The withdrawal from Dunkirk was a shattering defeat for the British Army but that the B.E.F had been saved at all was a miracle. But it had been a miracle earned. 
 
Through a combination of organisation, audacity, courage, good fortune (the unpredictable Channel weather had remained fine) and a fatal miscalculation by Hitler, Britain's small professional army had been saved. 
 
In total 338,226 troops were successfully evacuated from the beaches of Dunkirk, 198,229 of them British, the rest French, Dutch, Polish and Belgian. But it had been achieved at a fearful price. 
 
The British had lost 11,014 men killed and 14,000 wounded with the French enduring similar casualties while a further 41,338 men had been captured defending the perimeter.
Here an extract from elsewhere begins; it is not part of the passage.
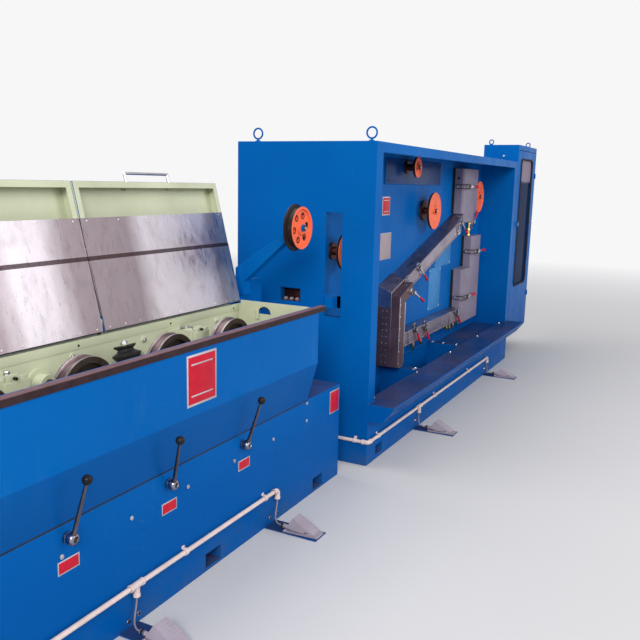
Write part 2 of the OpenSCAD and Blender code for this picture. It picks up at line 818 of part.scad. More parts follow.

Of the 861 vessels that took part in the evacuation some 243 were lost more than 200 of them small ships. The R.A.F lost 107 planes defending the beaches and protecting the ships as they crossed the Channel. 
All the army's heavy equipment had had to be abandoned and destroyed. Besides enormous amounts of ammunition this included 310 large calibre guns, 880 field guns, 850 anti-tank guns, 500 anti-aircraft guns, 11,000 heavy machine guns, 700 tanks, 20,000 motorcycles along with 45,000 trucks and other motor vehicles. 
 
Indeed, in the months immediately following the evacuation at Dunkirk there wasn't a single tank on the entire south-east coast of England, the place where a German invasion was expected to come. 
 
Over the next two weeks a further 220,000 British troops were successfully evacuated from other French ports further south before the effective surrender of France on 16 June made any more such operations impossible 
 
On 4 June, Winston Churchill addressed the House of Commons with a speech that would later be broadcast to the Nation. In it he did not shy away from what had been a colossal military disaster and warned that wars were not won by evacuations, but he also described it as a "Miracle of Deliverance." 
 
The Dunkirk Spirit would live long in the British psyche.